[Requirement]
Copy every line that holds "FreeCAD".
- - - -
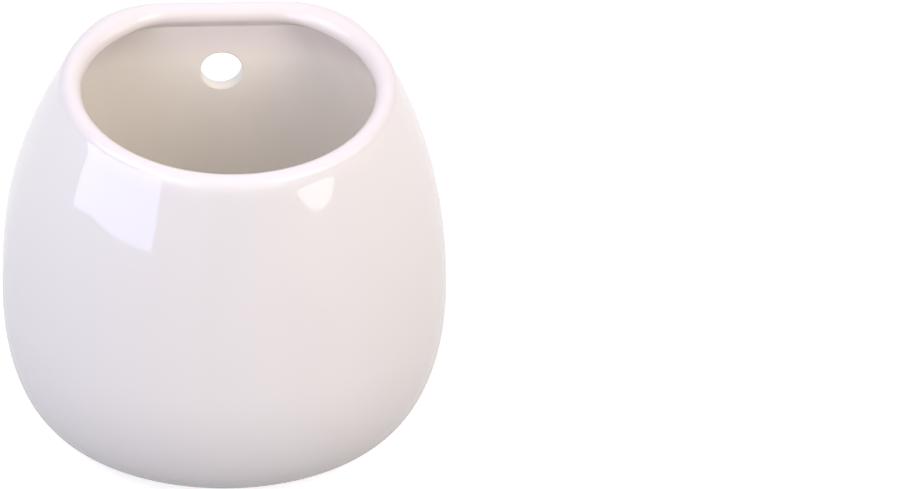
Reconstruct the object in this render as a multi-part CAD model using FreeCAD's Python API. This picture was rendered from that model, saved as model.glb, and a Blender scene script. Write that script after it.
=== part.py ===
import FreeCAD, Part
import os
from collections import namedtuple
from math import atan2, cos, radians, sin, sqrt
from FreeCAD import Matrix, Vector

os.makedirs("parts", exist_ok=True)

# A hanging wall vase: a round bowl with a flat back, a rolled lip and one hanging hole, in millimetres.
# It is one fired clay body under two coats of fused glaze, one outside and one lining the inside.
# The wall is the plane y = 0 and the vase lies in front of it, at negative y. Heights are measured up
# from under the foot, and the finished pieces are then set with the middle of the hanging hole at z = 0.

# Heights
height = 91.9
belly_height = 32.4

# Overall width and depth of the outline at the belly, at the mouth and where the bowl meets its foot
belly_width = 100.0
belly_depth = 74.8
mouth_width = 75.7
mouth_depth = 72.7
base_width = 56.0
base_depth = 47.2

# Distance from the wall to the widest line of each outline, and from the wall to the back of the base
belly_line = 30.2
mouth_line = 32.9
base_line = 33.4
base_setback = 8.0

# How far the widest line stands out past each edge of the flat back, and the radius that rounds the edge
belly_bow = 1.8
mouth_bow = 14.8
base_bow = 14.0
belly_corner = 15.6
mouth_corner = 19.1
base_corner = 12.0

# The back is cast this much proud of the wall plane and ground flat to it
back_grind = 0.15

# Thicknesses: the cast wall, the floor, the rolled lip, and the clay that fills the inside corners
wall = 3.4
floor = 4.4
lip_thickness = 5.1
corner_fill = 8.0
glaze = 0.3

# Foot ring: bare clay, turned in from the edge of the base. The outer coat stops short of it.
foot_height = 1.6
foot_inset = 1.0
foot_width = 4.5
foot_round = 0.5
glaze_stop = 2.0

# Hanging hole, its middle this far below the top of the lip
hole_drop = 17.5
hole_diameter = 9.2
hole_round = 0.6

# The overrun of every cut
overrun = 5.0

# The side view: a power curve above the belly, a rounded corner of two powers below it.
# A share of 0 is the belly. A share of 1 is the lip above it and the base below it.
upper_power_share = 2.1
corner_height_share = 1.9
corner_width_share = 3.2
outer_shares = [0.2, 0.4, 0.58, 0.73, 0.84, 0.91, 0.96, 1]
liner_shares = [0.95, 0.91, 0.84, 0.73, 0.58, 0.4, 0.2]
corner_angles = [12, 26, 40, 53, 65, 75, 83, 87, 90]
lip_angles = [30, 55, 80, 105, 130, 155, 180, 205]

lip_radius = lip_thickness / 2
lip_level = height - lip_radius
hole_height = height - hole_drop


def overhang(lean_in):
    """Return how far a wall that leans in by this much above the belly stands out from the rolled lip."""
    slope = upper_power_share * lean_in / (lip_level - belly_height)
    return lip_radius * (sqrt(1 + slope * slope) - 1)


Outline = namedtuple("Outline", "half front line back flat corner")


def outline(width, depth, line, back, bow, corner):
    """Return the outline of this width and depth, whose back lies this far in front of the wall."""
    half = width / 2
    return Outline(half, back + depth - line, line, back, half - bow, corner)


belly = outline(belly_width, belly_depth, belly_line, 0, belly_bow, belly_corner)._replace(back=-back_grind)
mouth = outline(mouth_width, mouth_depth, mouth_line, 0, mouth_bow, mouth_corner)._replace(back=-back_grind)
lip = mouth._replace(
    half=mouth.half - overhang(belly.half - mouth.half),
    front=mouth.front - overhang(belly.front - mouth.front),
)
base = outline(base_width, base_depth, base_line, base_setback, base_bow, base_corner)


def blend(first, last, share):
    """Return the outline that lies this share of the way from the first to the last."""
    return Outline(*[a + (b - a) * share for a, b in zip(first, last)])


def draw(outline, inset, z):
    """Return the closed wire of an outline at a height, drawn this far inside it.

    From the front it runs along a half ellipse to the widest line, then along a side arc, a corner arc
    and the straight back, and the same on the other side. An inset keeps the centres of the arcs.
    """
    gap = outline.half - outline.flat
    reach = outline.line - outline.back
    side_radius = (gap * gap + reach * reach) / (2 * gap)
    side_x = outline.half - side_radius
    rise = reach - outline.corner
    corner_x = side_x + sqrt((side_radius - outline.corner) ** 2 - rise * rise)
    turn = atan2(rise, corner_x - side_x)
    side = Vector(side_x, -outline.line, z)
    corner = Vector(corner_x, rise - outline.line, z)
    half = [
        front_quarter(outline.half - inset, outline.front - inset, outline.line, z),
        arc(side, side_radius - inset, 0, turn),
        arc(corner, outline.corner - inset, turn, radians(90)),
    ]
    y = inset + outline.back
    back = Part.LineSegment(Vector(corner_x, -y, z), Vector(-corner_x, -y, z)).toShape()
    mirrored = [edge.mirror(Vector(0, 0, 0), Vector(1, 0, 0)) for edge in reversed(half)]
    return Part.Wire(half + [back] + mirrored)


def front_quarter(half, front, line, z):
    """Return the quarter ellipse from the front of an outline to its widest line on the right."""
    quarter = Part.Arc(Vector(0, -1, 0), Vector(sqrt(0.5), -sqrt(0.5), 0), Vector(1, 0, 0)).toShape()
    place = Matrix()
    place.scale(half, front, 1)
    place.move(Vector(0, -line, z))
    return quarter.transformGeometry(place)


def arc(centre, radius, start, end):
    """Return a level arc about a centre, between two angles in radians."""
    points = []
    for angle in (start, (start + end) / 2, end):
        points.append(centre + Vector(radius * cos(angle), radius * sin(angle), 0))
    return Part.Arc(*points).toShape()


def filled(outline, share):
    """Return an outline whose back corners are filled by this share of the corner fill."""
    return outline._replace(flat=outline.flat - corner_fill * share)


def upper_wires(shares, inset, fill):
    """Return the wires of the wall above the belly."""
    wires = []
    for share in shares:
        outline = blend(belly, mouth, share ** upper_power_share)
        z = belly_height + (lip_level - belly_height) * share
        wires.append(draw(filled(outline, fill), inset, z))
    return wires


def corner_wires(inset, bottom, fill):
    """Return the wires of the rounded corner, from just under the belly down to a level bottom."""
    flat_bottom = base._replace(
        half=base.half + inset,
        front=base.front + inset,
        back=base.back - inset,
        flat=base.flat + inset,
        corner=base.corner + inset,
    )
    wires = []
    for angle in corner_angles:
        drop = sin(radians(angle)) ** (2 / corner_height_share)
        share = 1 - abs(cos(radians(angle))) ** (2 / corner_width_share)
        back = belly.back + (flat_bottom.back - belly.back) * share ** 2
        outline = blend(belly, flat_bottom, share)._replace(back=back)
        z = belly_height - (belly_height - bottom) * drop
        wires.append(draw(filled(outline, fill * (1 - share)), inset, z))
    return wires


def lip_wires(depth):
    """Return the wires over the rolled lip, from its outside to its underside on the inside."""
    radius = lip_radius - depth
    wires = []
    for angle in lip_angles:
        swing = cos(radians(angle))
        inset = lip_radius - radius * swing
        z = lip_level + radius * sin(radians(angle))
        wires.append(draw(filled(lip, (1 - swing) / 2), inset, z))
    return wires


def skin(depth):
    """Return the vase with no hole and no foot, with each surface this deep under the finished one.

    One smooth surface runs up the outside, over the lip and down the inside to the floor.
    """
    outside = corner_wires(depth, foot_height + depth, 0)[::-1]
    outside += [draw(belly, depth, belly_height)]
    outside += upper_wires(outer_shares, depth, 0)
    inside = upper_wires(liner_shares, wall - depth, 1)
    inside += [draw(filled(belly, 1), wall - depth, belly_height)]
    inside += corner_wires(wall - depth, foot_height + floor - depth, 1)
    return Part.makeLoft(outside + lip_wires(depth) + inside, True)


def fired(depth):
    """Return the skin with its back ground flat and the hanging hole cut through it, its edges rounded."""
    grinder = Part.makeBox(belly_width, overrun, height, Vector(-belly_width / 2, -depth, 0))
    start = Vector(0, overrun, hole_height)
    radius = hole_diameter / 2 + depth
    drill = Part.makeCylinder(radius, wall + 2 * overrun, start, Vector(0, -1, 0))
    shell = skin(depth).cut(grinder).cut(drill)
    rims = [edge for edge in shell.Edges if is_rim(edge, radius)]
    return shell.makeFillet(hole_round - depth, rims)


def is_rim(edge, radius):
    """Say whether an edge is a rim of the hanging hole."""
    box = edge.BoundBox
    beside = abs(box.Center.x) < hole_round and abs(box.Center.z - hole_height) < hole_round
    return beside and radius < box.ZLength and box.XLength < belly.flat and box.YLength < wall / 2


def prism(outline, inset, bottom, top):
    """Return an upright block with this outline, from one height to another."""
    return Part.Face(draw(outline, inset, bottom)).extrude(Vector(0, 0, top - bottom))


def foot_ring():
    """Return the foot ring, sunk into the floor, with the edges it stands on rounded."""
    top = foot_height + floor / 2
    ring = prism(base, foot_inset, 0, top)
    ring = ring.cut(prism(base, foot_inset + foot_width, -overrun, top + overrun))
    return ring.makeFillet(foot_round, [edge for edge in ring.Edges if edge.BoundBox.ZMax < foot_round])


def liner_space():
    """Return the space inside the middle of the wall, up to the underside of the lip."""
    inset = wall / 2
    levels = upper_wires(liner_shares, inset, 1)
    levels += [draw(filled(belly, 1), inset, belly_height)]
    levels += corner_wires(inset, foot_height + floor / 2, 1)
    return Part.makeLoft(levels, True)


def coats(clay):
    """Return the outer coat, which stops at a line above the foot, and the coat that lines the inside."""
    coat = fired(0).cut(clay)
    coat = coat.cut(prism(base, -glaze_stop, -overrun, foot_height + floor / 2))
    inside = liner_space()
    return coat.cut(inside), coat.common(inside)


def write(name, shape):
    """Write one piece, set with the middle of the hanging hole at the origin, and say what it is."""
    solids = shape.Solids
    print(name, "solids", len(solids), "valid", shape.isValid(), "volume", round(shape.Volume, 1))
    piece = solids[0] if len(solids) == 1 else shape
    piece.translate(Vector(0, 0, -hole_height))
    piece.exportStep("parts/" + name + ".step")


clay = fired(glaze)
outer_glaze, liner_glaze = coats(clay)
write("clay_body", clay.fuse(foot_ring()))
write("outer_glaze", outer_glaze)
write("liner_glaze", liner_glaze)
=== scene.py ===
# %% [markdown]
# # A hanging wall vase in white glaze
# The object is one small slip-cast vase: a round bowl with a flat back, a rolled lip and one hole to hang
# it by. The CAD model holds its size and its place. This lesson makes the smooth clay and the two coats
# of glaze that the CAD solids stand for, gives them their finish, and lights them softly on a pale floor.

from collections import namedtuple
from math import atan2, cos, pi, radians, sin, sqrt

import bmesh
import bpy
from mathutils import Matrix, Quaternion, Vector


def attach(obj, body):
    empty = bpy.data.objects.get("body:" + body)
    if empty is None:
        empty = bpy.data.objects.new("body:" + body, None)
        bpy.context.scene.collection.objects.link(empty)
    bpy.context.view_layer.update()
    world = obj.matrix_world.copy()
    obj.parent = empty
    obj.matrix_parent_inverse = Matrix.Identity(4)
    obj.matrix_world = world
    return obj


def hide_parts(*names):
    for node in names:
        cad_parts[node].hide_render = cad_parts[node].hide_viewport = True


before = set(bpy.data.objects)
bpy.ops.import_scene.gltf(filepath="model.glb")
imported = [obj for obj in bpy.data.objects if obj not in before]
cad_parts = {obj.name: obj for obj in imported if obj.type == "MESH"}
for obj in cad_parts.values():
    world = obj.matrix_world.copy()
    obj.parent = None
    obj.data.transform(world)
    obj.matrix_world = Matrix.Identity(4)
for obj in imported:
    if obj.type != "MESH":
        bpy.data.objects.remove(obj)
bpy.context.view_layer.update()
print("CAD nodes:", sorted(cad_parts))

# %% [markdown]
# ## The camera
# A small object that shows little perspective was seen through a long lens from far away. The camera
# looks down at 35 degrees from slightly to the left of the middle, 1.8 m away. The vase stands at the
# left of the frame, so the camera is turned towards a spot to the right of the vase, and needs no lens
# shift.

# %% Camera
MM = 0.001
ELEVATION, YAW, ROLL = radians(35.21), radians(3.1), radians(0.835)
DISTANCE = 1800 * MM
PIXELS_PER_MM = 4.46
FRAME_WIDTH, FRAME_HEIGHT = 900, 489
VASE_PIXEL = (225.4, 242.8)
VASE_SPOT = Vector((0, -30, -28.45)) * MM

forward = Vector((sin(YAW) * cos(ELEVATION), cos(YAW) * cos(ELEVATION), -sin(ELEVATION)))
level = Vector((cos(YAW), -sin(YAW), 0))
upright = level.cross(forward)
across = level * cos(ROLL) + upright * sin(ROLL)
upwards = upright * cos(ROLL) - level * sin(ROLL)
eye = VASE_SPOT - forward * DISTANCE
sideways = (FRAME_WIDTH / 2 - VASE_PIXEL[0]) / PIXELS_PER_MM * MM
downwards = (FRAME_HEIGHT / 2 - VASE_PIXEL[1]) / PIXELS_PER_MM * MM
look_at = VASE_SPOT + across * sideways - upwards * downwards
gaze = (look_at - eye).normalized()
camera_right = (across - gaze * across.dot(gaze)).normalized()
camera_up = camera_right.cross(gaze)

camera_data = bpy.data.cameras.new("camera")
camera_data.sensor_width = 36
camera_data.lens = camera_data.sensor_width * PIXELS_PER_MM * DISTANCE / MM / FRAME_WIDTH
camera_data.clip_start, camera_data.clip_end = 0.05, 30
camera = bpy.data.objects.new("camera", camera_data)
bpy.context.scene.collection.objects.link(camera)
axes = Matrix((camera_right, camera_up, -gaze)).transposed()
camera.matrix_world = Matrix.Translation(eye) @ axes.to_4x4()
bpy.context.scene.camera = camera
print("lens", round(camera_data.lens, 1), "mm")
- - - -
[Written answer]
Reconstruct the object in this render as a multi-part CAD model using FreeCAD's Python API. This picture was rendered from that model, saved as model.glb, and a Blender scene script. Write that script after it.
import FreeCAD, Part
from FreeCAD import Matrix, Vector